The most effective approach is to standardize the control model and core process design while localizing examples, terminology, and regulatory context. A global expense policy, for instance, may remain consistent, but training examples should reflect local tax treatment, approval norms, and reimbursement timing. This supports enterprise scalability without undermining operational adoption.
This principle is equally important in mergers, shared services expansions, and multi-country cloud ERP migration programs. Training should help acquired or newly onboarded teams understand not only how the ERP works, but how the enterprise expects finance operations to be executed in a connected operating model.
Executive recommendations for finance ERP training strategy
Executives should treat finance ERP training as part of operational modernization architecture, not as a communications afterthought.

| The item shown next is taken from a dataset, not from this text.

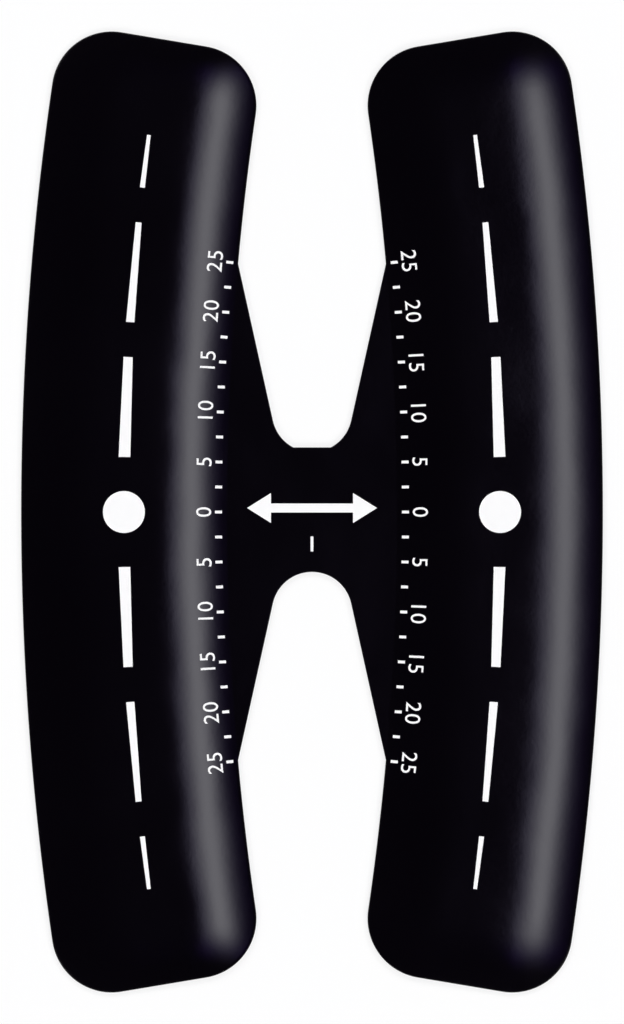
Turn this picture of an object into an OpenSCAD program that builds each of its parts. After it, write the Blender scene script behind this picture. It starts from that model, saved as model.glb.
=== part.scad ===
// Balance weight for a spoked bicycle wheel, lying flat as it leaves its packet. It is bonded to the
// rim opposite the valve: two curved pads, one for each side wall, and between them a thin web that
// folds over the rim's nose in the space between two spokes. The moulding is one piece of elastomer.
// Millimetres. Origin: middle of the flat back, with +Y along the rim and +Z out of the printed face.

/* [Rim] */
// Radius of the rim's nose about the wheel's axle, which the pads' inner edges follow
nose_r = 275.7; // [230:0.1:330]

/* [Pads] */
// Width of a pad, from its inner to its outer edge
pad_w = 20.6; // [18:0.1:26]
// Length of a pad along the arc midway between its edges
pad_len = 95; // [88:0.5:110]
// Width of the gap between the pads at the middle of their length, which the web bridges
pad_gap = 17; // [14:0.1:22]
// Radius of a pad's corners, and the width of the rounded shoulder all round it
corner_r = 6; // [4:0.1:7]
// Height of a pad's flat top above the web
pad_rise = 0.8; // [0.4:0.05:1.4]

/* [Web] */
// Thickness of the web, and of the pads at their outline
web_t = 0.6; // [0.4:0.05:1]
// Height of the web at its waist, between the round ends of the two notches
waist = 12; // [9:0.1:16]
// Radius of a notch's round end
notch_r = 4; // [3:0.1:5]
// Angle at which a notch's flanks spread
notch_flare = 12.5; // [9:0.5:15]
// How far the upper notch's round end is cut off flat
notch_flat = 0.46; // [0.1:0.02:1]

/* [Printed marks] */
// Thickness of the printed ink
ink_t = 0.05; // [0.04:0.01:0.1]
// Diameter of the dot at the middle of each pad
dot_d = 4.2; // [3:0.1:5]
// Distance from the dot's middle to the first dash, along the pad's middle arc
dash_start = 5.5; // [4:0.1:7]
// Length of a whole dash
dash_len = 10; // [7:0.1:11]
// Gap between two dashes
dash_gap = 3.5; // [2:0.1:5]
// Number of whole dashes on each side of a dot
dash_count = 2; // [1:1:2]
// Length of the short last dash
last_dash_len = 5.3; // [3:0.1:6]
// Width of the row of dashes where it would reach the dot's middle
dash_w = 1.3; // [0.8:0.05:2]
// Width of the row of dashes at its far end
dash_end_w = 0.37; // [0.2:0.01:0.7]
// Distance between two ticks of the scale
tick_pitch = 2.5; // [2:0.1:4]
// Number of ticks on each side of the scale's middle
tick_count = 10; // [4:1:12]
// Length of a tick
tick_len = 0.7; // [0.4:0.05:1]
// Width of a tick
tick_w = 0.28; // [0.2:0.01:0.5]
// Distance of the ticks from the pad's inner edge
tick_inset = 0.5; // [0.3:0.05:1.5]
// Length of the double arrow across the web
arrow_len = 13; // [9:0.1:14]
// Length of one of its heads
arrow_head_len = 2.4; // [1.5:0.1:3.5]
// Height of its heads
arrow_head_h = 3; // [2:0.1:4]
// Thickness of its shaft
arrow_shaft_h = 0.9; // [0.5:0.05:1.5]
// How far the arrow sits above the middle of the web
arrow_y = 0.4; // [0:0.1:1.2]
// Length of the tick under the arrow, where the web folds
fold_tick_len = 1.5; // [0.8:0.1:1.8]
// Distance from the arrow's middle down to the middle of that tick
fold_tick_drop = 3.6; // [3:0.1:4]

/* [Hidden] */
$fn = 256;

// A little more than nothing, where one solid has to pass a face of another.
over = 1;
// The web reaches this far into each pad, under its shoulder.
seat = 1;

// The pads' arcs, about the axle of the wheel.
outer_r = nose_r + pad_w;
mid_r = nose_r + pad_w / 2;
half_angle = pad_len / 2 / mid_r * 180 / PI;
axle_x = nose_r - pad_gap / 2;

// The shoulder is an arc that leaves the flat top level and falls to the web's height at the outline.
pad_top = web_t + pad_rise;
shoulder_r = (corner_r ^ 2 + pad_rise ^ 2) / (2 * pad_rise);

// The round end of a notch, and the point where its flank leaves the round.
notch_y = waist / 2 + notch_r;
flank_x = notch_r * cos(notch_flare);
flank_y = notch_y - notch_r * sin(notch_flare);

// The web's half width, and the height at which a flank has passed it.
web_half_w = pad_gap / 2 + seat;
web_end_y = flank_y + (web_half_w + over - flank_x) / tan(notch_flare);

// A point at a distance from the axle and at an angle from the pad's middle.
function polar(r, angle) = [r * cos(angle), r * sin(angle)];

// The angle that an arc of a given length spans about the axle.
function arc_angle(length, r) = length / r * 180 / PI;

// An angle moved by a hair, to where its cosine has six decimals and so stays exact in a written matrix.
function snapped(angle) = acos(round(cos(angle) * 1e6) / 1e6);

// Puts a pad, drawn about the axle, in its place, and again on the other side.
module both_pads() {
    for (side = [0, 1])
        mirror([side, 0, 0]) translate([-axle_x, 0, 0]) children();
}

// What is drawn at a pad's upper end, there and at its lower end.
module both_ends() {
    for (end = [0, 1])
        mirror([0, end, 0]) children();
}

// Section across a pad's shoulder. x runs outwards from the line where the flat top ends.
module shoulder_section() {
    intersection() {
        square([corner_r, pad_top]);
        translate([0, pad_top - shoulder_r]) circle(shoulder_r);
    }
}

// The centre of a corner of a pad's upper end: its distance from the axle, its distance along the end's
// line, and the angle between that line and the radius to it. side is 1 at the outer edge, -1 at the inner.
function centre_r(side) = side > 0 ? outer_r - corner_r : nose_r + corner_r;
function centre_x(side) = sqrt(centre_r(side) ^ 2 - corner_r ^ 2);
function lean(side) = snapped(asin(corner_r / centre_r(side)));

// Turns what is drawn at a corner's centre so that x points along the radius to it, away from the pad.
module to_radius(side) {
    rotate([0, 0, side > 0 ? -lean(side) : 180 - lean(side)]) children();
}

// Moves what is drawn about the axle to a corner's centre, along that radius.
module about_axle(side) {
    translate([centre_x(side), -corner_r, 0])
        to_radius(side) translate([-side * centre_r(side), 0, 0]) children();
}

// What meets at one corner of a pad's upper end: half of the end's shoulder, the round corner and half
// of the long edge's shoulder. Each starts in the plane through the corner's centre where the next one
// ends, and the corner itself is drawn from both of its planes.
module pad_corner(side) {
    half_end = pad_w / 2 - corner_r + over;
    sweep = ceil(half_angle) + 1;
    translate([centre_x(side), -corner_r, 0]) {
        translate([side > 0 ? -half_end : 0, 0, 0])
            rotate([90, 0, 90]) linear_extrude(half_end) shoulder_section();
        rotate_extrude(angle = 60, start = side > 0 ? 30 : 90) shoulder_section();
        to_radius(side)
            rotate_extrude(angle = 60, start = side > 0 ? 0 : -60) shoulder_section();
    }
    about_axle(side)
        rotate_extrude(angle = sweep, start = side > 0 ? -sweep : 180 - sweep)
            translate([centre_r(side), 0]) mirror([side > 0 ? 0 : 1, 0]) shoulder_section();
}

// The flat middle of a pad's upper half, inside its shoulders.
module pad_core() {
    linear_extrude(pad_top)
        difference() {
            intersection() {
                translate([0, -corner_r - pad_len]) square([2 * outer_r, pad_len]);
                about_axle(1) circle(centre_r(1));
            }
            about_axle(-1) circle(centre_r(-1));
        }
}

// A whole pad, drawn about the axle: its upper half is drawn from the line of its end, cut at the pad's
// middle and mirrored.
module pad() {
    both_ends() intersection() {
        rotate([0, 0, half_angle]) {
            pad_corner(1);
            pad_corner(-1);
            pad_core();
        }
        translate([0, 0, -over]) cube([2 * outer_r, pad_len, pad_top + 2 * over]);
    }
}

// One notch, open upwards: a round end with flanks that spread from it.
module notch_2d() {
    translate([0, notch_y]) circle(notch_r);
    polygon([
        [-flank_x, flank_y],
        [flank_x, flank_y],
        [web_half_w + over, web_end_y],
        [-web_half_w - over, web_end_y]
    ]);
}

// The web's outline. The upper notch's round end is cut off flat.
module web_2d() {
    difference() {
        square([2 * web_half_w, 2 * web_end_y - over], center = true);
        difference() {
            notch_2d();
            translate([-notch_r, 0]) square([2 * notch_r, waist / 2 + notch_flat]);
        }
        mirror([0, 1]) notch_2d();
    }
}

// The moulding: two domed pads and the web between them, in one piece.
module weight_body() {
    color("#111114") {
        both_pads() pad();
        linear_extrude(web_t) web_2d();
    }
}

// One dash of the tapering row, between two distances along the middle arc.
module dash(from, to) {
    row_end = dash_start + dash_count * (dash_len + dash_gap) + last_dash_len;
    function half_w(s) = (dash_w + (dash_end_w - dash_w) * s / row_end) / 2;
    polygon([
        polar(mid_r - half_w(from), arc_angle(from, mid_r)),
        polar(mid_r + half_w(from), arc_angle(from, mid_r)),
        polar(mid_r + half_w(to), arc_angle(to, mid_r)),
        polar(mid_r - half_w(to), arc_angle(to, mid_r))
    ]);
}

// The dot and its two rows of dashes, on a pad's flat top.
module dot_and_dashes() {
    last_start = dash_start + dash_count * (dash_len + dash_gap);
    translate([0, 0, pad_top]) linear_extrude(ink_t) {
        translate([mid_r, 0]) circle(d = dot_d);
        both_ends() {
            for (start = [dash_start : dash_len + dash_gap : last_start - dash_gap])
                dash(start, start + dash_len);
            dash(last_start, last_start + last_dash_len);
        }
    }
}

// Section of the ink of a tick, which lies on the inner shoulder.
module tick_section() {
    intersection() {
        translate([nose_r + tick_inset, 0]) square([tick_len, 2 * pad_top]);
        translate([nose_r + corner_r, pad_top - shoulder_r])
            difference() {
                translate([0, ink_t]) circle(shoulder_r);
                circle(shoulder_r);
            }
    }
}

// The scale of ticks beside a pad's inner edge.
module tick_scale() {
    tick_r = nose_r + tick_inset + tick_len / 2;
    for (i = [-tick_count : tick_count])
        rotate([0, 0, arc_angle(i * tick_pitch - tick_w / 2, tick_r)])
            rotate_extrude(angle = arc_angle(tick_w, tick_r)) tick_section();
}

// A double arrow across the web, towards the two side walls, and a tick on the line where it folds.
module web_marks() {
    neck = arrow_len / 2 - arrow_head_len;
    right = [
        [neck, -arrow_shaft_h / 2], [neck, -arrow_head_h / 2], [arrow_len / 2, 0],
        [neck, arrow_head_h / 2], [neck, arrow_shaft_h / 2]
    ];
    left = [for (p = right) -p];
    translate([0, arrow_y, web_t]) linear_extrude(ink_t) {
        polygon(concat(right, left));
        translate([0, -fold_tick_drop]) square([tick_w, fold_tick_len], center = true);
    }
}

// The white print, each mark a thin solid of its own on the face below it.
module printed_marks() {
    color("white") {
        both_pads() {
            dot_and_dashes();
            tick_scale();
        }
        web_marks();
    }
}

weight_body();
printed_marks();
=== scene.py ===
from math import asin, atan2, cos, e, erf, exp, hypot, pi, radians, sin, sqrt, tan

import bmesh
import bpy
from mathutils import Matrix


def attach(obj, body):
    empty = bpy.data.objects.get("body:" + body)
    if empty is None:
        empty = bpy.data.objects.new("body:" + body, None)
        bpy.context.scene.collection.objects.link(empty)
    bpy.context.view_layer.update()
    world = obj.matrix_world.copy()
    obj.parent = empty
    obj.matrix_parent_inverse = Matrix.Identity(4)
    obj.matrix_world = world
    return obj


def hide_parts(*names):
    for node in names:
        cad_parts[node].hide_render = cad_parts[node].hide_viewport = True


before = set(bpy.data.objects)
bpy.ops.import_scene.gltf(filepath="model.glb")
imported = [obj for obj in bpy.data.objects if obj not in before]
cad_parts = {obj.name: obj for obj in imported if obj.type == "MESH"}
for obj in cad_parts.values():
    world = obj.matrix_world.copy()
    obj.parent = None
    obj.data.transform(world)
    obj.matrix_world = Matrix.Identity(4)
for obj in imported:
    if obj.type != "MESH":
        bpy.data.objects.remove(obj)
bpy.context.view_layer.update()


# The moulding. One piece of soft black elastomer, pressed in a mould with a flat back: two curved pads
# with rounded shoulders, and the thin web between them that folds over the rim's nose.
nose_r = 0.2757
pad_w, pad_len, pad_gap = 0.0206, 0.095, 0.017
corner_r = 0.006
web_top, pad_top = 0.0006, 0.0014
waist, notch_r, notch_flare, notch_flat = 0.012, 0.004, radians(12.5), 0.00046
edge_rounding, back_rounding = 0.00006, 0.00005
ridge_softness, end_skew = 0.0014, 0.0018

outer_r = nose_r + pad_w
mid_r = nose_r + pad_w / 2
axle_x = pad_gap / 2 - nose_r
axle = (axle_x, 0, 0)
half_angle = pad_len / 2 / mid_r
notch_y = waist / 2 + notch_r
flat_y = waist / 2 + notch_flat

# The steps of each stretch of the pad's outline, from the section outwards, and of the notches' rounds.
section_steps, outer_steps, corner_steps, end_steps, inner_steps, join_steps = 16, 54, 24, 23, 20, 68
round_steps, flat_round_steps = 20, 13

# Points nearer than same_point are merged. The other two say how near counts as on a face or on an arc.
same_point, on_face, on_arc = 4e-6, 1e-6, 1e-5

# How much a face's normal points up or down: less than upright on a side wall, more than level on a top
# or a back, and more than dead_flat on the web's top.
upright, level, dead_flat = 0.1, 0.9, 0.9999


def at_radius(r, angle, z=0.0):
    """The point of the right pad at a distance and an angle about the wheel's axle."""
    return axle_x + r * cos(angle), r * sin(angle), z


def from_axle(point):
    """How far a point of the right pad lies from the wheel's axle, seen from above."""
    return hypot(point.x - axle_x, point.y)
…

The investment case is straightforward: stronger policy compliance, fewer post-go-live disruptions, faster stabilization, lower support demand, and more reliable reporting. Training also protects the value of cloud ERP migration by ensuring standardized workflows are actually adopted.
For enterprise leaders, the priority actions are clear. Establish training as a governed workstream with measurable readiness gates. Tie curriculum to policy-critical workflows and role accountability. Use scenario-based validation to test operational readiness. Monitor training data as a risk indicator. Fund post-go-live reinforcement, especially after release changes or process redesign. And ensure finance leadership visibly sponsors the target behaviors, because user confidence rises when the operating model is consistently reinforced from the top.
Organizations that do this well do not simply train users to operate a finance ERP system. They build an organizational enablement system that supports compliance, resilience, and scalable transformation delivery across the ERP modernization lifecycle.